Looks like the union cabinet of the UPA government has decided to put forward a rare show of upholding the spirit of the Constitution and its fundamental rights. The opinions aired by the cabinet, especially the finance minister P Chidambaram, and others such as Kapil Sibal, Jairam Ramesh among others, as well as by the top brass of the Congress party, including its president Sonia Gandhi and vice-president Rahul Gandhi, expressing disappointment at the Supreme Court verdict on Section 377, come as a glimmer of hope in the increasingly darkening horizon of shrinking civil liberties in this country. The voice in unison discrediting the SC’s sidelining of the Delhi high court order of 7 July 2009, in effect re-criminalising homosexuality and gay sex as ‘unnatural offence’, ‘carnal intercourse against the order of nature’,  is like a straw to the drowning man. Since the Supreme Court had in its judgement effectively passed the buck to Parliament, whether to retain or abolish Section 377 and make a fresh law in its place, the legislature should lap up this rare chance to reclaim its diminishing moral authority over the society at large. That the government has stood firm in its position, which was not to challenge the historic Delhi HC order decriminalising homosexuality and uphold its constitutional validity, and therefore directly criticising the Supreme Court order and branding it as ‘retrograde’, ‘repressive’ and out of step with the changing times, is a commendable development. With the likes of Chidambaram, Sibal and others in the political fraternity such as Shashi Tharoor, Derek O’Brien, Milind Deora and other young politicians strongly condemning the SC verdict, the hopes of not just the gay rights activists but civil society at large have been raised once again.

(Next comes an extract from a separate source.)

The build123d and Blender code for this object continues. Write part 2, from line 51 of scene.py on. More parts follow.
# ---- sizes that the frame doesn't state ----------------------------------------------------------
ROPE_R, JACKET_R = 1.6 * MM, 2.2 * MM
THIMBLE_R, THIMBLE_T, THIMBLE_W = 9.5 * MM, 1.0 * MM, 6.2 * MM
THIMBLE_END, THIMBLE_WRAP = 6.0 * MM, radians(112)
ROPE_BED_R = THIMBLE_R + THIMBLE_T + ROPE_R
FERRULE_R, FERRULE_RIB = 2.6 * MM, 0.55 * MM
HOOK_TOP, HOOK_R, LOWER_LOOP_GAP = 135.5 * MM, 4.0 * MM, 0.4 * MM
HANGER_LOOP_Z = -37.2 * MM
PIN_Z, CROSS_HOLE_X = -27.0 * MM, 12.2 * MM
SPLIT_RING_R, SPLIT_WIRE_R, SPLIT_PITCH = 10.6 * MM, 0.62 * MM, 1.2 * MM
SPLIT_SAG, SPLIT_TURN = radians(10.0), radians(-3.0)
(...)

Since the SC judgement on Section 377 reinstating the archaic 1860 colonial law has not taken into consideration the developments in human understandings of medicine, physiology, psychology and genetics, as well as the theoretical advancements and sophistications of thought that have collectively expanded the ambit of rights, such that of health, expression, environment among others, the union cabinet and the public intellectuals have, very correctly, lambasted it without mincing words. In fact, the icing on the cake of the political fraternity uniting over an issue is the nascent Aam Aadmi Party categorically stating that they are disheartened and disappointed with the SC verdict. This is really a wonderful sign that the politics of alternative, of the democratic and the participative, and the representatives thereof, are not afraid to embrace the rights and issues of the varied members of the citizenry. That the AAP issued an official statement saying that the Delhi HC ruling was landmark and that the SC has erred in overruling that watershed verdict is a sign of a more inclusive politics that is here to stay. It is the reflection of a participatory, democratic and respectful politics of equality and non-discrimination, whether on grounds of class, caste, religion, sex, gender or language. It’s time that the parties unite for a cause that is much greater than their individual pursuits of power and ideological glory. It’s a matter of course correction where the highest institution has gone gravely wrong.